Lusso, che succede quando ci comprano

I marchi finiti a francesi e asiatici

Le notizie di aziende italiane del lusso che finiscono in mani straniere sono sempre più frequenti e i toni che accompagnano le cronache giornalistiche sono in genere allarmati. Anche se a ben vedere, salvo qualche eccezione, si scopre che i nuovi padroni tendono a valorizzare le società acquisite, riuscendo spesso a valorizzare al meglio l’italianità dei marchi.

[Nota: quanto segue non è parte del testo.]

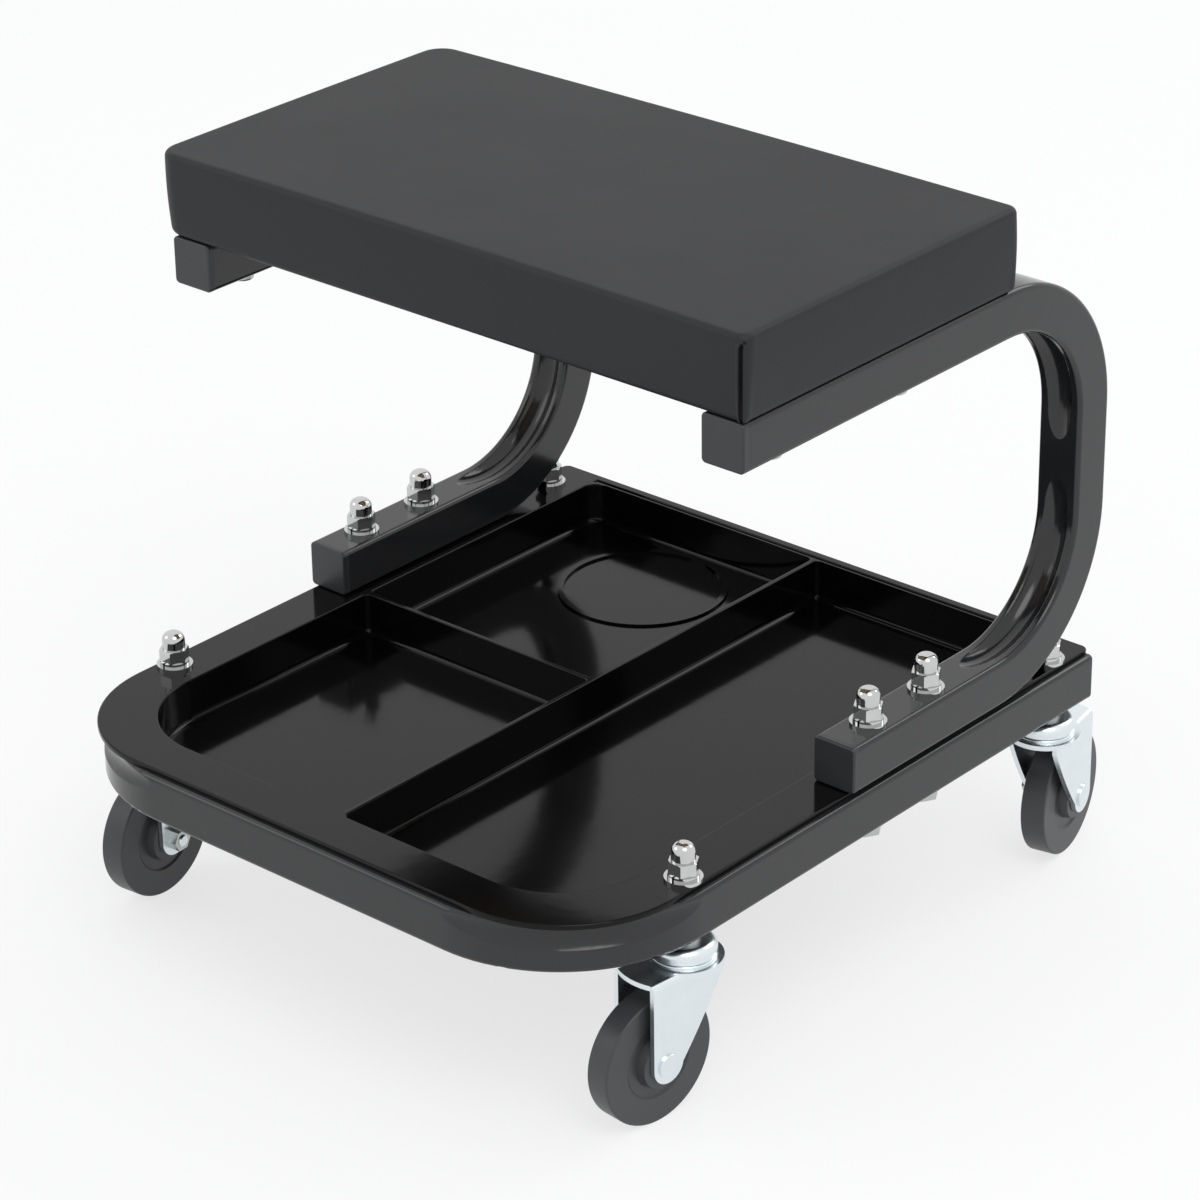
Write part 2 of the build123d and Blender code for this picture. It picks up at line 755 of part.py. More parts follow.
# The axle runs along local Y, with its head at the +Y end
axle_plane = Plane(origin=(caster_trail, 0, axle_height), x_dir=(1, 0, 0), z_dir=(0, 1, 0))
with BuildPart() as axle:
    with BuildSketch(axle_plane.offset(fork_half_width)):
        Circle(axle_head_radius)
    extrude(amount=axle_head_height)
    fillet(axle.faces().sort_by(Axis.Y)[-1].edges(), axle_head_edge)
    with BuildSketch(axle_plane.offset(fork_half_width)):
        Circle(axle_radius)
    extrude(amount=-(2 * fork_half_width + axle_nut_height + axle_end))
    chamfer(axle.faces().sort_by(Axis.Y)[0].edges(), axle_end / 2)

with BuildPart() as axle_nut:
    with BuildSketch(axle_plane.offset(-fork_half_width)):
        RegularPolygon(axle_nut_flats / 2, 6, major_radius=False)
        Circle(axle_radius + thread_clearance, mode=Mode.SUBTRACT)
    extrude(amount=-axle_nut_height)

with BuildPart() as wheel_sleeve:
    with BuildSketch(axle_plane):
        Circle(sleeve_radius)
        Circle(axle_radius + running_gap, mode=Mode.SUBTRACT)
    extrude(amount=fork_inside, both=True)

wheel_plane = Plane(origin=(caster_trail, 0, axle_height), x_dir=(0, 0, 1), z_dir=(1, 0, 0))
wheel_axis = Axis((caster_trail, 0, axle_height), (0, 1, 0))
hub_half = fork_inside - side_gap
with BuildPart() as wheel:
    with BuildSketch(wheel_plane):
        with BuildLine():
            side_points = [
                (sleeve_radius + running_gap, hub_half),
                (hub_radius, hub_half),
                (hub_foot_radius, wheel_web),
                (wheel_rim_inner_radius - wheel_round, wheel_web),
                (wheel_rim_inner_radius, wheel_width / 2),
                (wheel_diameter / 2, wheel_width / 2),
            ]
            other_points = [(radius, -half) for radius, half in reversed(side_points)]
            Polyline(*side_points, *other_points, close=True)
        make_face()
    revolve(axis=wheel_axis)
    fillet(wheel.faces().filter_by(GeomType.CYLINDER).sort_by(SortBy.AREA)[-1].edges(), wheel_round)

caster_pieces = {
    "stem": stem.part,
    "swivel_cap": swivel_cap.part,
    "swivel_balls": swivel_balls.part,
    "fork": fork.part,
    "wheel_sleeve": wheel_sleeve.part,
    "wheel": wheel.part,
}
# Each caster's stem place, its direction of trail and the side of its axle head
caster_places = {
    "front_left": (-side_x, front_stem_y, front_left_angle, -1),
    "front_right": (side_x, front_stem_y, front_right_angle, 1),
    "rear_left": (-side_x, rear_stem_y, rear_left_angle, 1),
    "rear_right": (side_x, rear_stem_y, rear_right_angle, -1),
}
for corner, (x, y, turn, head_side) in caster_places.items():
    place = Location((x, y, 0), (0, 0, turn))
    handed = {"axle": axle.part, "axle_nut": axle_nut.part}
    if head_side < 0:
        handed = {name: mirror(piece, about=Plane.XZ) for name, piece in handed.items()}
    for name, piece in {**caster_pieces, **handed}.items():
        save(place * piece, f"{corner}_{name}")

with BuildPart() as swivel_retainers:
    with Locations(*[(x, y, 0) for x, y in stem_places]):
        add(swivel_retainer.part)
save(swivel_retainers.part, "swivel_retainers")
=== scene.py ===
import math

import bmesh
import bpy
from mathutils import Matrix, Vector


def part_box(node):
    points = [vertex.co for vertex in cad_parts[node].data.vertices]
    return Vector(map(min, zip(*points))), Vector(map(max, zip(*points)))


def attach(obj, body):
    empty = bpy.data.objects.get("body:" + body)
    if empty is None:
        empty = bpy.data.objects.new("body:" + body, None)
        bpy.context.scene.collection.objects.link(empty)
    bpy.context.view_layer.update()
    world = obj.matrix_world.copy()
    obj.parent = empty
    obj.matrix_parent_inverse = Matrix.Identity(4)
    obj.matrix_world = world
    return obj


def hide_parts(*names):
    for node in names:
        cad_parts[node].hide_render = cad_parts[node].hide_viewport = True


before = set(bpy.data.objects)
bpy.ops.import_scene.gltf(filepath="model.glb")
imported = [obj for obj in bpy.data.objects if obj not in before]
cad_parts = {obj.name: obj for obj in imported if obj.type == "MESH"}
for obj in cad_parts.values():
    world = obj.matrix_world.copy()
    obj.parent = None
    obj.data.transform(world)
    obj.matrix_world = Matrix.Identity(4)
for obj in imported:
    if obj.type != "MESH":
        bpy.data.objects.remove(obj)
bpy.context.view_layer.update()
scene = bpy.context.scene
scene.view_settings.view_transform = "Standard"

# Camera: a long lens, a little higher than the seat and off the front right corner, slightly out of plumb.
camera_azimuth = math.radians(41.349)
camera_elevation = math.radians(26.366)
camera_roll = math.radians(-0.826)
camera_distance = 2.0591
camera_target = Vector((0, 0.0098, 0.1525))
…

Fonte: Pambianco. Elaborazione: Linkiesta

Separare gestione e proprietà

Secondo Stefania Saviolo, docente di Strategia e Imprenditorialità alla Sda Bocconi, la questione se per l’azienda sia meglio un proprietario italiano o estero non è ben posta, anche perché «spesso non c’è alternativa alla vendita a stranieri considerato che di frequente emerge un problema di successione e nessun italiano si fa avanti». Questo perché «spesso i nostri imprenditori, a differenza ad esempio dei francesi, si concentrano sul prodotto e non anche degli aspetti finanziari». Anche se, per fortuna, non mancano le eccezioni, «come Renzo Rosso che ha acquisito Marni». Secondo Saviolo, a fare davvero la differenza è la capacità di separare il ruolo di manager da quello dell’imprenditore, pur puntando poi a un’integrazione ai fini dell’interesse aziendale. «Nelle aziende acquisite bisogna trovare chiporta avanti una visione imprenditoriale e creativa, non solo manageriale, mentre nelle aziende italiane accade spesso il contrario», spiega.

Vincenti e perdenti

Tornando al tema iniziale, Saviolo ricorda che le acquisizioni estere sono state generalmente positive, anche se non manca qualche insuccesso. Armando Branchini, vice presidente di Altagamma, fa il punto su alcuni brand di peso finiti negli anni in mani estere. «Bottega Veneta è un esempio emblematico: un’azienda che nel 2001 fatturava l’equivalente di 26 milioni di euro e nel 2012 è arrivata a un miliardo. Nello stesso periodo i dipendenti sono passati da 250 a 2.300, con la produzione interamente in Italia». Stesso discorso per Gucci, finita nel 1999 a Kering: «In questi quattordici anni l’azienda ha triplicato gli addetti, che oggi sono 9.300, mentre il fatturato è cresciuto di sei volte a quota 2,6 miliardi». Molto bene sono andate le cose anche per Bulgari e Fendi, entrambe finite nel gruppo Lvmh, mentre lo stesso non può dirsi per Ferré, acquisita nel 2011 da Paris Group. «L’azienda di Dubai ha disperso un patrimonio importante e oggi l’azienda non produce più», sottolinea Branchini. Il quale, alla luce di queste esperienze, deduce che «non conta la nazionalità del proprietario, ma la qualità della gestione».

L’esperto ricorda che già Marx un secolo e mezzo fa sottolineava che il capitale è internazionale, per cui va a cercare le migliori opportunità di reddito. «Un concetto che in Italia fatichiamo a comprendere», sottolinea. «Non dimentichiamo quanto successo con i famosi “patrioti” chiamati a salvare l’italianità di Alitalia nel 2008…».

In un report curato da David Pambianco, e presentato in un convegno di qualche mese fa dal titolo emblematico “Made in Italy senza Italy?”, la società di consulenza sul mondo della moda ha messo in luce i vantaggi per le aziende italiane che entrano a far parte di gruppi più grandi, dalla forza del network internazionale alle maggiori risorse disponibili per promuovere il brand. Pur ricordando che la cessione sposta il “pallino” della gestione del marchio e degli investimenti in mani straniera, così come gli utili.

Mentre la crescita della produzione in Italia porta con sé benefici allo sviluppo dei distretti produttivi (in termini di fatturato e addetti) e mantenimento del nostro “savoir faire” artigianale e industriale. Anche se una crescita solo nel territorio nazionale può mostrare la corda a fronte di una possibile evoluzione nei gusti dei consumatori internazionali con attenzione crescente verso il brand, più che il Paese di provenienza. Un altro rischio è che alle aziende italiane resti una quota minima del fatturato generato sul prodotto di lusso (catena del valore). Quanto basta per spingere le aziende italiane intenzionate a crescere, e con le spalle abbastanza robuste per farlo, a guardare anche alle opportunità oltreconfine.